Depression in children and adolescents is a significant issue for schools. Research has indicated that most students who see mental health professionals do so within the school setting, indicating a need for effective school-based programs to address mental health issues in the schools. The symptoms of depression and short and long term effects are reviewed. The need for, and necessary components of, a comprehensive mental health system in the school setting is discussed.

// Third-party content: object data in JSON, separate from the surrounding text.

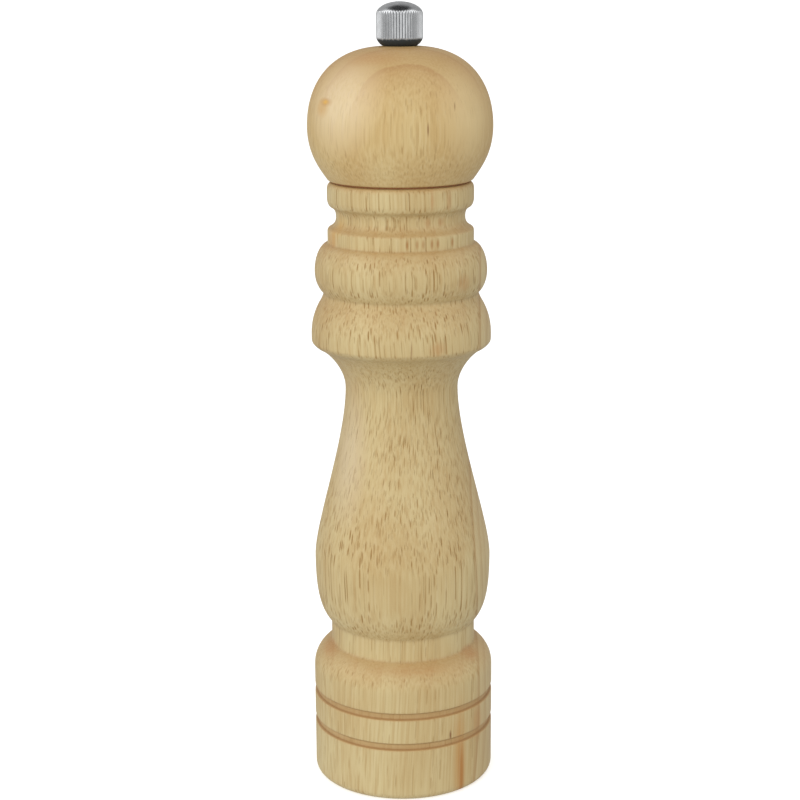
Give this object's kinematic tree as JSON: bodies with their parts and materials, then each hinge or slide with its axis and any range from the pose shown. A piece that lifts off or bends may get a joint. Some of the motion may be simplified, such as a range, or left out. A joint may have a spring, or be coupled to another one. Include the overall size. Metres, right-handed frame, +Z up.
{
  "type": "pepper mill",
  "caption": "Tall turned-wood pepper mill: domed head on a baluster body, with a knurled metal finial nut, a square rod and a steel burr grinder in the foot.",
  "frame": {"origin": "centre of the flat foot that the mill stands on", "axes": "+Z up along the turning axis, towards the finial; X along the retaining bar in the foot"},
  "size_m": [0.05, 0.05, 0.2138],
  "materials": {
    "body_wood": "satin lacquer on pale rubberwood, grain along the axis",
    "head_wood": "satin lacquer on pale rubberwood, a little warmer than the body",
    "fibre": "dark hard fibre",
    "finial_chrome": "polished chrome plate, knurled side",
    "insert_brass": "machined",
    "pressed_steel": "zinc plated",
    "screw_steel": "bright zinc plated",
    "rod_aluminium": "drawn bar",
    "spring_steel": "spring wire",
    "burr_steel": "hardened, dark phosphate"
  },
  "bodies": {
    "barrel": {"body": "body_wood", "stator": "burr_steel", "stator_sleeve": "pressed_steel", "spring_bridge": "pressed_steel", "bridge_rivets": "screw_steel", "spring": "spring_steel", "retaining_bar": "pressed_steel", "retaining_bar_screws": "screw_steel", "flange_screws": "screw_steel"},
    "seam": {"seam_washer": "fibre"},
    "head": {"head": "head_wood", "drive_plate": "pressed_steel", "drive_plate_screws": "screw_steel"},
    "finial": {"finial_nut": "finial_chrome", "finial_insert": "insert_brass"},
    "thrust": {"thrust_washer": "screw_steel"},
    "spindle": {"spindle": "rod_aluminium", "rotor": "burr_steel", "rotor_washer": "screw_steel", "retaining_clip": "spring_steel"}
  },
  "joints": [
    {"name": "head_lift", "type": "slide", "parent": "barrel", "child": "seam", "axis": [0, 0, 1], "range_m": [0, 0.056]},
    {"name": "head_turn", "type": "hinge", "parent": "seam", "child": "head", "pos_m": [0, 0, 0.1675], "axis": [0, 0, 1], "continuous": true},
    {"name": "finial_turn", "type": "hinge", "parent": "head", "child": "finial", "pos_m": [0, 0, 0.2024], "axis": [0, 0, 1], "range_deg": [-450, 0]},
    {"name": "grind_gap", "type": "slide", "parent": "barrel", "child": "thrust", "axis": [0, 0, 1], "range_m": [0, 0.001], "stiffness_N_per_m": 1650, "springref_m": -0.004, "deforming": ["spring"]},
    {"name": "spindle_turn", "type": "hinge", "parent": "thrust", "child": "spindle", "pos_m": [0, 0, 0.0225], "axis": [0, 0, 1], "continuous": true}
  ],
  "couplings": [
    {"joint": "finial_turn", "follows": "grind_gap", "rad_per_m": -7854},
    {"joint": "spindle_turn", "follows": "head_turn", "ratio": 1}
  ]
}
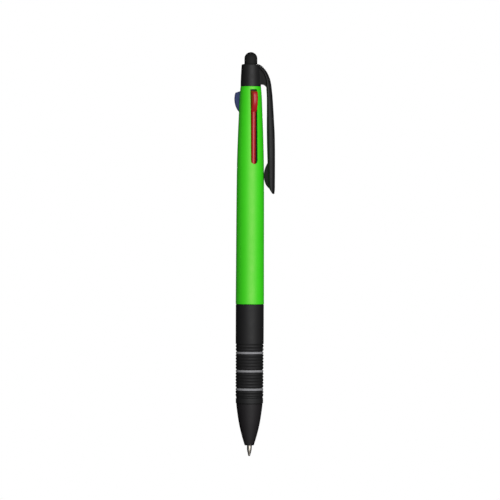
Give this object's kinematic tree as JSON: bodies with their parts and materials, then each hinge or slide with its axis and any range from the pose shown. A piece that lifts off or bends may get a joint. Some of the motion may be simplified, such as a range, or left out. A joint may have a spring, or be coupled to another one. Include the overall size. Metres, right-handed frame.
{
  "type": "multicolor click pen",
  "caption": "Slim ball pen with slide levers that each push out their own refill, a ribbed grip with silver rings, a pocket clip and a soft dome on top.",
  "frame": {"origin": "on the pen's axis, in the flat end face of the nose cone; the point of the refill that is out reaches below it", "axes": "+Z along the pen's axis towards the cap and dome; the lever in front faces -Y and the clip is on the +X side, 12.5 degrees towards -Y"},
  "size_m": [0.0147, 0.0108, 0.144],
  "materials": {
    "green_plastic": "satin moulded plastic, bright green",
    "black_plastic": "satin moulded plastic, black",
    "grip_rubber": "soft ribbed grip, black",
    "stylus_rubber": "matt conductive rubber, black",
    "silver_ring": "plated ring, satin silver",
    "red_plastic": "satin moulded plastic, dark red",
    "blue_plastic": "satin moulded plastic, navy",
    "white_plastic": "plain moulded plastic, off-white",
    "clear_tube": "translucent extruded tube",
    "spring_steel": "drawn spring wire",
    "nickel_silver": "turned nickel silver",
    "ball_carbide": "ground carbide ball",
    "red_ink": "wet paste ink",
    "blue_ink": "wet paste ink",
    "black_ink": "wet paste ink"
  },
  "bodies": {
    "grip_section": {"nose_cone": "black_plastic", "lower_barrel": "black_plastic", "grip_sleeve": "grip_rubber", "grip_ring_bottom": "silver_ring", "grip_ring_middle": "silver_ring", "grip_ring_top": "silver_ring"},
    "barrel_section": {"upper_barrel": "green_plastic", "guide_core": "black_plastic", "spring_guide_plate": "white_plastic", "top_cap": "black_plastic", "stylus_tip": "stylus_rubber", "red_spring": "spring_steel", "blue_spring": "spring_steel"},
    "clip": {"clip_arm": "black_plastic"},
    "red_lever": {"red_slider": "red_plastic"},
    "red_refill": {"red_refill_plug": "white_plastic", "red_refill_tube": "clear_tube", "red_ink": "red_ink", "red_refill_tip": "nickel_silver"},
    "red_ball": {"red_writing_ball": "ball_carbide"},
    "blue_lever": {"blue_slider": "blue_plastic"},
    "blue_refill": {"blue_refill_plug": "white_plastic", "blue_refill_tube": "clear_tube", "blue_ink": "blue_ink", "blue_refill_tip": "nickel_silver"},
    "blue_ball": {"blue_writing_ball": "ball_carbide"},
    "black_spring_end": {"black_spring": "spring_steel"},
    "black_lever": {"black_slider": "black_plastic"},
    "black_refill_seat": {"black_refill_plug": "white_plastic"},
    "black_refill": {"black_refill_tube": "clear_tube", "black_ink": "black_ink", "black_refill_tip": "nickel_silver"},
    "black_ball": {"black_writing_ball": "ball_carbide"}
  },
  "joints": [
    {"name": "barrel_lift", "type": "slide", "parent": "grip_section", "child": "barrel_section", "axis": [0, 0, 1], "range_m": [0, 0.058]},
    {"name": "clip_flex", "type": "hinge", "parent": "barrel_section", "child": "clip", "pos_m": [0.00683, -0.00152, 0.124], "axis": [-0.2164, -0.9763, 0], "range_deg": [0, 4], "stiffness_Nm_per_rad": 2.6},
    {"name": "red_slide", "type": "slide", "parent": "barrel_section", "child": "red_lever", "axis": [0, 0, -1], "range_m": [0, 0.012], "deforming": ["red_spring"]},
    {"name": "red_refill_swing", "type": "hinge", "parent": "red_lever", "child": "red_refill", "pos_m": [0.00072, -0.00229, 0.092], "axis": [0.9537, 0.3007, 0], "range_deg": [0, 1.65]},
    {"name": "red_ball_roll", "type": "hinge", "parent": "red_refill", "child": "red_ball", "pos_m": [0.00072, -0.00229, 0.00838], "axis": [1, 0, 0], "continuous": true},
    {"name": "blue_slide", "type": "slide", "parent": "barrel_section", "child": "blue_lever", "axis": [0, 0, 1], "range_m": [-0.012, 0], "deforming": ["blue_spring"]},
    {"name": "blue_refill_swing", "type": "hinge", "parent": "blue_lever", "child": "blue_refill", "pos_m": [-0.00234, 0.00052, 0.092], "axis": [-0.2164, -0.9763, 0], "range_deg": [0, 1.65]},
    {"name": "blue_ball_roll", "type": "hinge", "parent": "blue_refill", "child": "blue_ball", "pos_m": [-0.00234, 0.00052, 0.00838], "axis": [1, 0, 0], "continuous": true},
    {"name": "black_release_by_red", "type": "slide", "parent": "barrel_section", "child": "black_spring_end", "axis": [0, 0, 1], "range_m": [0, 0.012], "deforming": ["black_spring"]},
    {"name": "black_release_by_blue", "type": "slide", "parent": "black_spring_end", "child": "black_lever", "axis": [0, 0, 1], "range_m": [0, 0.012]},
    {"name": "black_swing_by_red", "type": "hinge", "parent": "black_lever", "child": "black_refill_seat", "pos_m": [0.00162, 0.00177, 0.08], "axis": [-0.7373, 0.6756, 0], "range_deg": [-1.65, 0]},
    {"name": "black_swing_by_blue", "type": "hinge", "parent": "black_refill_seat", "child": "black_refill", "pos_m": [0.00162, 0.00177, 0.08], "axis": [-0.7373, 0.6756, 0], "range_deg": [-1.65, 0]},
    {"name": "black_ball_roll", "type": "hinge", "parent": "black_refill", "child": "black_ball", "pos_m": [0, 0, -0.00359], "axis": [1, 0, 0], "continuous": true}
  ],
  "couplings": [
    {"joint": "red_refill_swing", "follows": "red_slide", "rad_per_m": 2.3911},
    {"joint": "blue_refill_swing", "follows": "blue_slide", "rad_per_m": -2.3911},
    {"joint": "black_release_by_red", "follows": "red_slide", "ratio": 1},
    {"joint": "black_release_by_blue", "follows": "blue_slide", "ratio": -1},
    {"joint": "black_swing_by_red", "follows": "red_slide", "rad_per_m": -2.3911},
    {"joint": "black_swing_by_blue", "follows": "blue_slide", "rad_per_m": 2.3911}
  ]
}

The signs and symptoms of depression are different from “normal” adolescent moodiness in several ways. A moody teenager may experience levels of sadness and irritability. However, a teenager experiencing depression will experience these feelings for prolonged amounts of time. In addition, the depressed teen’s sadness and irritability will significantly impact the young person’s ability to function. Depressed teens may experience a number of symptoms including relentless sadness and irritability; loss of interest in activities; social withdrawal; changes in appetite, sleeping patterns and activity levels; feelings of worthlessness; difficulty concentrating; substance abuse; and in some cases thoughts of suicide or death, suicide attempts, or completed suicide. These teens also experience more coexisting emotional and behaviour problems than do nondepressed teens. Depressed students of any age may display depressive and negative thinking about their school performance, meaning that they have pessimistic views of their abilities to produce quality work. This negative thinking can lead to students who are capable of doing their schoolwork presenting with “won’t do” tendencies. In response to negative feelings about their abilities, including their schoolwork, depressed teens may refuse to complete work.

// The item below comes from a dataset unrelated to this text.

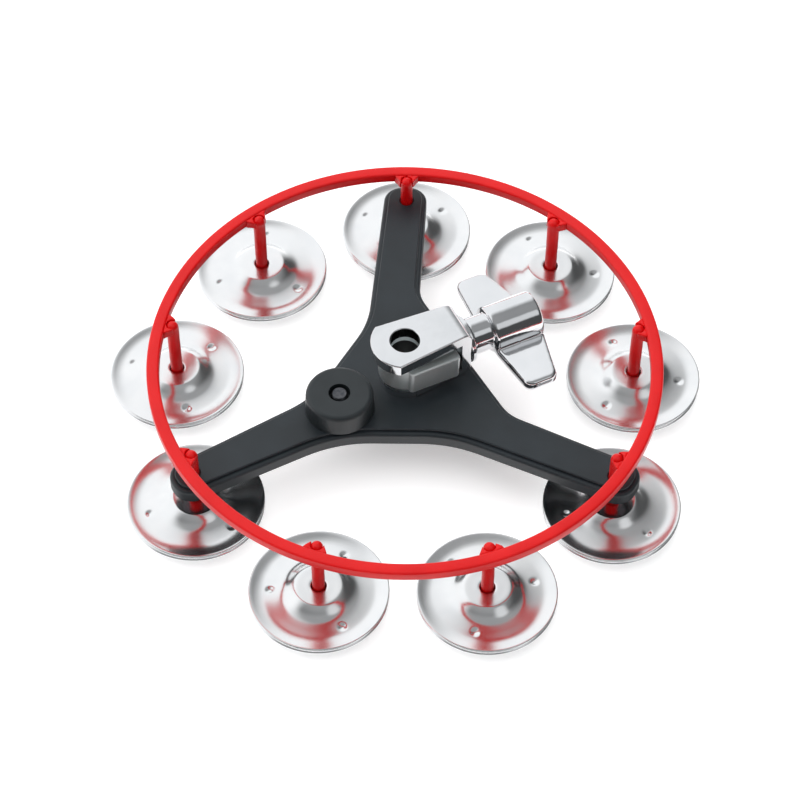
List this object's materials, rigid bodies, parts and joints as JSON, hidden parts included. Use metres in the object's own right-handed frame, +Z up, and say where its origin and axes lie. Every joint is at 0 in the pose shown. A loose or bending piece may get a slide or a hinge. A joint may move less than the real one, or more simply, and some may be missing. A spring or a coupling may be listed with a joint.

How teachers can help in muddling through Depression amongst Children’s
- Offer support and encouragement. Help students with depression feel welcome and included. Let them know you’re available to help. Encourage their strengths and their interests. Look for opportunities for them to succeed in the classroom. Let them know you see their efforts — even the small steps.
- Give extra time to complete assignments. Offer extra help. Consider having students work with a supportive peer to work on assignments or to study for tests.
- Make physical activities a part of your daily classroom routine. This can help ease mild depression symptoms. It can energize all of your other students, too.
- Make brief mindfulness practices a part of everyday instruction. At random or scheduled times, invite your class, “Let’s all pause and take a few slow, calm breaths.” This helps students learn and practice this simple but effective self-calming skill.
- Use trauma-informed education approaches. Create and maintain an environment where every student can feel a sense of safety and inclusion. This helps every student thrive.
Depression can impact many aspects of students’ performance at school, including both academic achievement and social relationships. Students with depression not only benefit from mental health services but can greatly benefit from support by caring adults in their school settings. Understanding, patience, knowledge of the nature and course of depression, a desire to be helpful, and a commitment to improving outcomes can be major factors in helping these students to succeed in school.